Various options in C++ to do this by default: cplusplus.com/faq/sequences/strings/split – Apiculture 31/10, 2013 at 0:23

There's more to elegance than just pretty efficiency. Elegant attributes include low line count and high legibility. IMHO Elegance is not a proxy for efficiency but maintainability. – Singleminded 31/3, 2017 at 13:22

Most of the answers here are notably latin-centric. Many of the answers assume a single character can be used as 'whitespace' even though the question defines the delimiter to be whitespace. Unicode has at least 25 whitespace characters. But word-delimiting is not merely a whitespace issue. For instance, in syllabic writing, such as Tibetan, word delimitation is a semantic, rather than syntactic, problem.
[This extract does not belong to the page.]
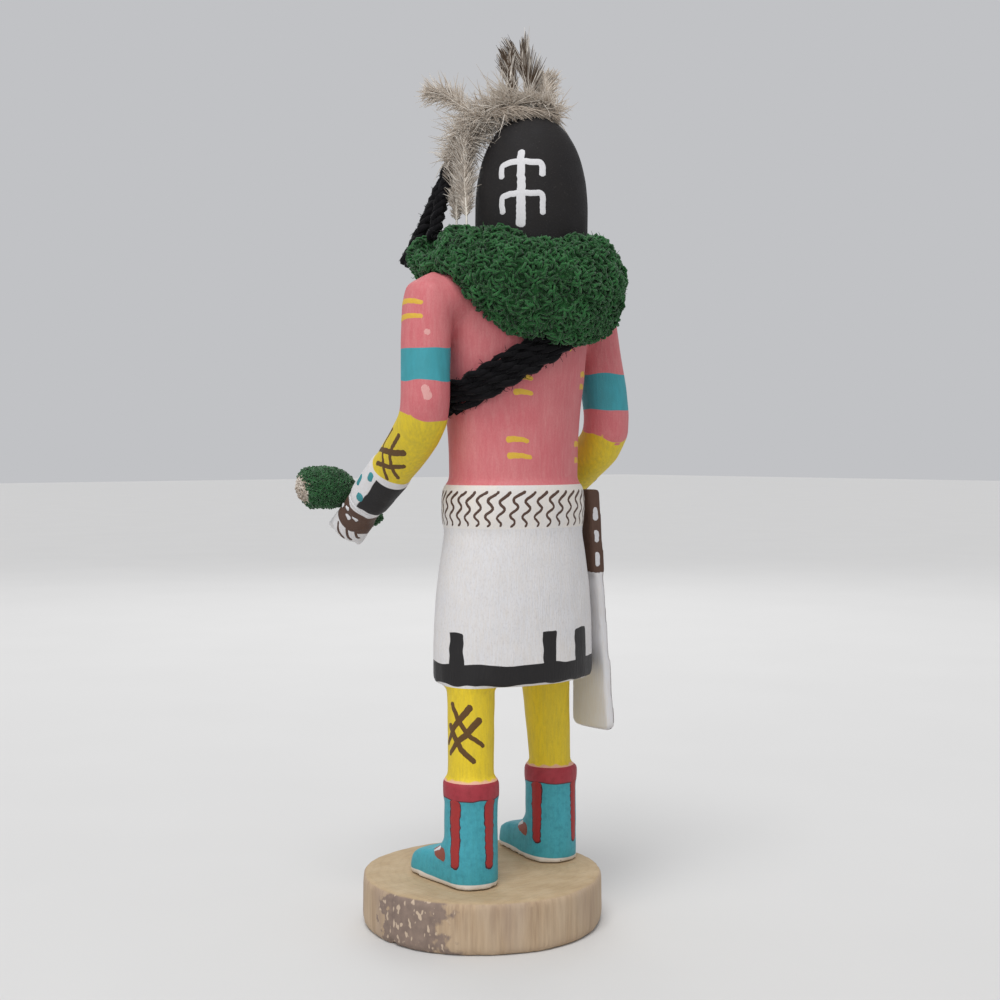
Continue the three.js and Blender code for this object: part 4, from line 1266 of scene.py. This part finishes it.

Therefore, using whitespace to extract words is not a suitable approach for many languages. – Danaedanaher 29/10, 2018 at 12:8

Small addition to the above. You can add a locale facet that treats punctuation as space so you don't need to handle that separately. codereview.stackexchange.com/a/57467/507 – Harmonic 20/2, 2019 at 21:26

1510

For what it's worth, here's another way to extract tokens from an input string, relying only on standard library facilities. It's an example of the power and elegance behind the design of the STL.

#include <iostream>
#include <string>
#include <sstream>
#include <algorithm>
#include <iterator>

int main() {
    using namespace std;
    string sentence = "And I feel fine...";
    istringstream iss(sentence);
    copy(istream_iterator<string>(iss),
         istream_iterator<string>(),
         ostream_iterator<string>(cout, "\n"));
}

Instead of copying the extracted tokens to an output stream, one could insert them into a container, using the same generic copy algorithm.

vector<string> tokens;
copy(istream_iterator<string>(iss),
     istream_iterator<string>(),
     back_inserter(tokens));

... or create the vector directly:

vector<string> tokens{istream_iterator<string>{iss},
                      istream_iterator<string>{}};

Siphonostele answered 25/10, 2008 at 8:58 Comment(28)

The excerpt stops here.